The chancellor’s announcements last week were focused on supporting the wrong things

Matt Fulford

The good news in last week’s budget was confined to growth, pensioners and increases in the income tax thresholds; it certainly did not hold good news for reducing the UK’s reliance on energy and increasing long-term efficiency through supported investment in energy reduction and efficiency measures.

Yet again the only green element of the Budget is the colour of the font of the sub titles, in many regards this could be termed the emitters Budget as it has reduced the cost of emissions but has done nothing to reduce emissions themselves.

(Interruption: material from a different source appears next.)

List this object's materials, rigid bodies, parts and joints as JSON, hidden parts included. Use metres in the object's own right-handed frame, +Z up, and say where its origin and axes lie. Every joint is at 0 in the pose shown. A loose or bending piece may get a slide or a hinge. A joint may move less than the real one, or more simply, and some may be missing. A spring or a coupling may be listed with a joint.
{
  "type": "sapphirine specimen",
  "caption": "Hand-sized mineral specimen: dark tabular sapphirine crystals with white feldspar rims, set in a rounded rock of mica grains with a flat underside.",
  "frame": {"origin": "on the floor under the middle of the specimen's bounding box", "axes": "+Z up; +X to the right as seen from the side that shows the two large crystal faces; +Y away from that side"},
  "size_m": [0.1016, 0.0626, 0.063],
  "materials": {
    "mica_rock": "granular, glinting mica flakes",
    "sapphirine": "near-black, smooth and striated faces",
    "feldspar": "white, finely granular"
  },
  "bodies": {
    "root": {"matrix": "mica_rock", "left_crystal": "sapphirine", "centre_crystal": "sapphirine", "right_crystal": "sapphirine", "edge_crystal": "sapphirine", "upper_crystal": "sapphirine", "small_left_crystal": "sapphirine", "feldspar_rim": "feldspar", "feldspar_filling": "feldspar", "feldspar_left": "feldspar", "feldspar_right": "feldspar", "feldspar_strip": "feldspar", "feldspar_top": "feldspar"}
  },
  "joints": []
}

The main headline was that the chancellor was “cutting energy costs for business by £7bn”, at the start of the Budget he also mentioned that he was looking to support investment so perhaps this would be to encourage businesses to invest in reducing the amount of energy they consume and being more efficient…no, sadly not. The package focuses around the capping of the carbon price support rate to £18 until the end of the decade, perhaps signalling that the CRC costs will not go above £18/tonne before 2020 either?

There was also an announcement of investment of £60m in carbon capture and storage (CCS), so the chancellor is making it cheaper to emit and then investing in trying to catch the emissions at the top of the flue, (surely it is better not to emit in the first place). The development in the CCS innovation though should be cautiously welcomed as the UK could gain a world leading advantage and export this technology if it develops it first, it is just disappointing not to see this go hand in hand with reduction measures.

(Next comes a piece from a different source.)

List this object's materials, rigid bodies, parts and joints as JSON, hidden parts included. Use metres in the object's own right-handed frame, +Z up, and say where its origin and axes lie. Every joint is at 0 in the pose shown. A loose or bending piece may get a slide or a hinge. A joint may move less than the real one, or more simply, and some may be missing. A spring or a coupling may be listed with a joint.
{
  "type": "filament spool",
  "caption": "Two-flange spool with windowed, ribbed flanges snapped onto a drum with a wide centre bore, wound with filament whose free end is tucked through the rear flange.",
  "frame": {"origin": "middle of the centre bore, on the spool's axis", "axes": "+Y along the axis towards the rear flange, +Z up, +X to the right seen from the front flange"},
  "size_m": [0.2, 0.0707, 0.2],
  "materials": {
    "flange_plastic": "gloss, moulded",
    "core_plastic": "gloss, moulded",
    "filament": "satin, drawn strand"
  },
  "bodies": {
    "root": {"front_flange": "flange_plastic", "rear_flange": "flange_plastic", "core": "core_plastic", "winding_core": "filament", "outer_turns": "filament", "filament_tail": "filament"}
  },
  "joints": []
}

The reduction of the risk of under capacity by reducing the demand does not feature.

With £140m in flood defences and £200m in pothole repairs after the flooding one has to question whether the costs of externalities (from man-made climate change) of cutting the costs of energy rather than reducing the consumption has been taken into account. As a suggestion he should read Lord Stern’s A Blue Print for a Green Economy, (perhaps I will send him a copy for this birthday on 23 May).

There is continued acknowledgement of the risk of the lights going out with an “introduction of a capacity market to ensure security of supply”. The reduction of the risk of under capacity by reducing the demand does not feature.

The two highest rates of air passenger duty have been abolished cutting the cost of emissions from air travel but Enhanced Capital Allowance for zero emission goods vehicles has been extended until 2018.

There is an announcement for a consultation on household fuel poverty and a suggestion that this will be targeted at those who are off gas grid, this may help to support biomass conversion from oil.

There is also an announcement that the Enhanced Capital Allowances list for energy and water saving technologies will be updated, one hopes that this will include new innovations as well as correct failings in the existing system where technologies such as voltage optimisation are not include as they do not fit into any existing categories.

So, a lot to help to reduce the cost of carbon emissions, a little investment in trying to capture these and more investment in mopping up the consequences of them, a 0 out of 10 for a sustainable and efficient budget from me.